“Chief Justice Roberts’ opinion on the Affordable Care Act mostly conforms with the way I previously understood the taxing power of the federal government,” says Adam Rosenzweig, JD, tax law expert and associate professor of law at Washington University in St. Louis.
Rosenzweig says that there were two important pieces of the Roberts opinion from a tax standpoint.
“First, individual mandate is a valid exercise of the taxing power even though the mandate was not labeled as a tax,” he says.
“Second, the argument that the tax on failing to purchase health insurance should be apportioned among the states based on population does not apply because it is more in the nature of an excise tax than an income tax (consistent with Supreme Court precedent).

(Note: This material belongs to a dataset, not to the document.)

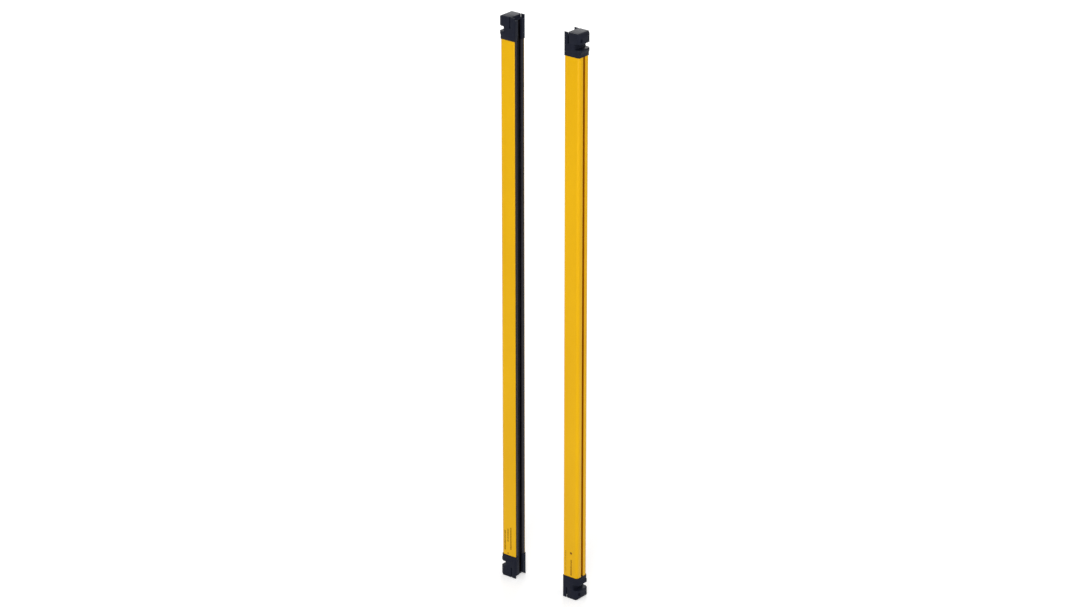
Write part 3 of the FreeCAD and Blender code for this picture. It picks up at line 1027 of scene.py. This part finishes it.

“What was not discussed in the opinion is that the Internal Revenue Code, even before the ACA, effectively built in a penalty for most taxpayers who did not purchase health insurance, and nobody contended this exceeded Congressional taxing power,” he says.
Rosenzweig, as discussed in his casebook on federal income taxation, says that this issue has come up in earlier cases.
“In a recent D.C. Circuit Court case, Murphy v. United States, the court initially held that the government had a much more limited taxing power over personal injury awards, but then almost immediately reversed itself and found a tax on emotional distress damages within the taxing power,” he says.